Across the entries below, count the lines in which the word "that" occurs. Reply with the count alone.

>> Begin Records shown

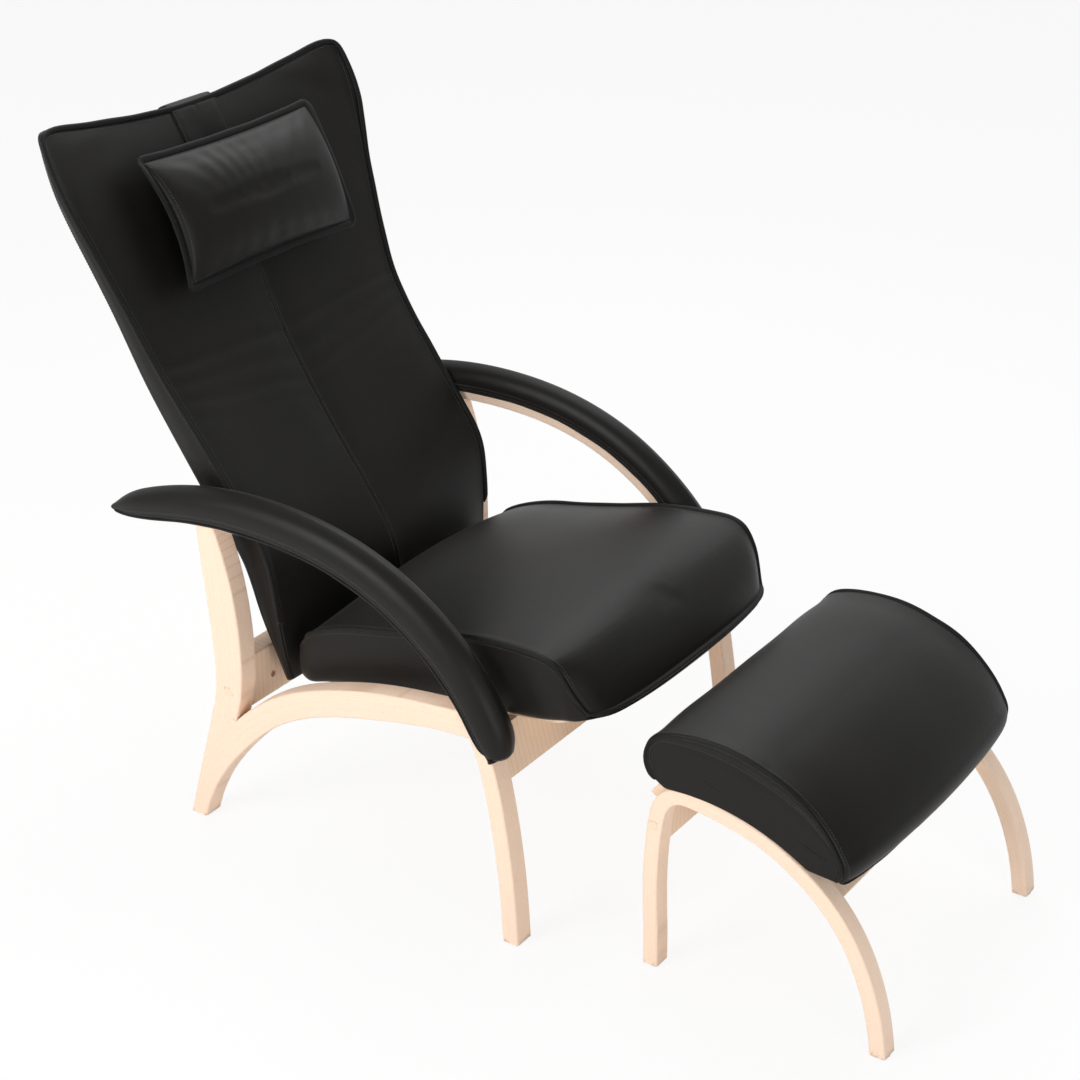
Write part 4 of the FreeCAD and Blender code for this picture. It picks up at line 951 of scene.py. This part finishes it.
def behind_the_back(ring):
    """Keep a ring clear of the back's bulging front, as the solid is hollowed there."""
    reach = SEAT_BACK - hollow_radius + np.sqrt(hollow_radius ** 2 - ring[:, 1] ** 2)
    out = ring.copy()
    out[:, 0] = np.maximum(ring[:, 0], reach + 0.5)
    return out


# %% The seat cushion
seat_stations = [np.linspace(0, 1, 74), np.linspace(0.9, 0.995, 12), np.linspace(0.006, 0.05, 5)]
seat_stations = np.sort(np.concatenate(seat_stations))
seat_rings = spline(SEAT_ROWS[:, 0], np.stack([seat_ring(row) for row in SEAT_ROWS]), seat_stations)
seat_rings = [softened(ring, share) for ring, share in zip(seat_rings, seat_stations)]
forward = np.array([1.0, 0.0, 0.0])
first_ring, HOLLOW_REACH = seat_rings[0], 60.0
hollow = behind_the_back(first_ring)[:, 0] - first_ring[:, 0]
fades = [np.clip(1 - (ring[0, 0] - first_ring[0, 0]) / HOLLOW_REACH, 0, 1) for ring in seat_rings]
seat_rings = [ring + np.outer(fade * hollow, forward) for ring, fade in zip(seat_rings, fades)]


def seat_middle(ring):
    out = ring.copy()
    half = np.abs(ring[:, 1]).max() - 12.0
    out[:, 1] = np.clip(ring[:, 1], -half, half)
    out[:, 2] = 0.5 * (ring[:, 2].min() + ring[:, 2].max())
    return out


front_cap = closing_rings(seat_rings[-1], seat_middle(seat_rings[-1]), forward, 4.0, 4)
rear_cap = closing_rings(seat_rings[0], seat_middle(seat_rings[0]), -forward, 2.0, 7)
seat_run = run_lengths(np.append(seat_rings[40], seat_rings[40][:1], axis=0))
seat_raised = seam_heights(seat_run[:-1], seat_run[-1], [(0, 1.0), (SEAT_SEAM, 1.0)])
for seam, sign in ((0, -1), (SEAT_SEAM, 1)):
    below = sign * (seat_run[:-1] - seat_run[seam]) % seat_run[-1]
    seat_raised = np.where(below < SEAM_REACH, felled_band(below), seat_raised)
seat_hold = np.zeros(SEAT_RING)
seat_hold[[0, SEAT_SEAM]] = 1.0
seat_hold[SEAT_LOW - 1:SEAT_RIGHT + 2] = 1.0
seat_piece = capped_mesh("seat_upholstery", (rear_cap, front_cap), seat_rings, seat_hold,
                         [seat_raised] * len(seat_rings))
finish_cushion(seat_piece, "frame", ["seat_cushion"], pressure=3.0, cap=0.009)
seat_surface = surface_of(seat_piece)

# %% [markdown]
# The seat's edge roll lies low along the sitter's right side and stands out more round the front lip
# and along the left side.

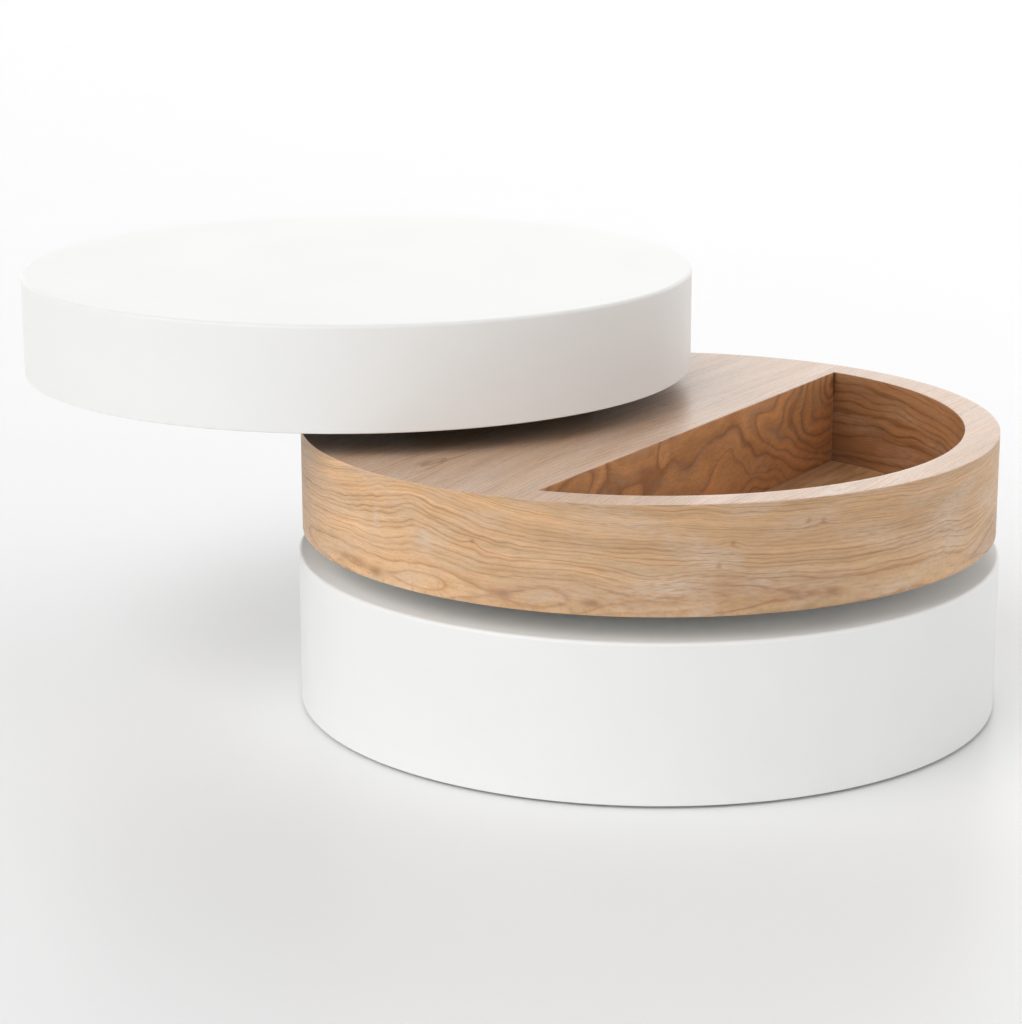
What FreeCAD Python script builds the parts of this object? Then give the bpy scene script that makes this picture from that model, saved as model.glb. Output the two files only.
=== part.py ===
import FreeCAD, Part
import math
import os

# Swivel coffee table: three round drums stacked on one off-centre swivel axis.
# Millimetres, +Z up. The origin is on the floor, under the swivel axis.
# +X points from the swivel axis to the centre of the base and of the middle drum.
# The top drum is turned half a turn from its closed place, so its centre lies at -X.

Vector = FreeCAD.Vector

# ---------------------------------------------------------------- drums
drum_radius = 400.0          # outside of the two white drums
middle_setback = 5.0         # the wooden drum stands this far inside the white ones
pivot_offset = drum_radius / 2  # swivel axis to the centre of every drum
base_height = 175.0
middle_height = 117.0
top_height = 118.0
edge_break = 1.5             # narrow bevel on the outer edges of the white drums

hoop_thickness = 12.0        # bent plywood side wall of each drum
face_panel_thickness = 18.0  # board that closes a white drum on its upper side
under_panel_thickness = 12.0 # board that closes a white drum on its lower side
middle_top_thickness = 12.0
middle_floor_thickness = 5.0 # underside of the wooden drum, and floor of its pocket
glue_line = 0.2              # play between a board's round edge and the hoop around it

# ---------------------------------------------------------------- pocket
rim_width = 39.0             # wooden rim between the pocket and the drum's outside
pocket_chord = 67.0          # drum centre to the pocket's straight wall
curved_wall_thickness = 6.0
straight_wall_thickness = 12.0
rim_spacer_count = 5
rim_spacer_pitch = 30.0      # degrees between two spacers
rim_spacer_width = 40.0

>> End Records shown

*Response to this exercise:* 3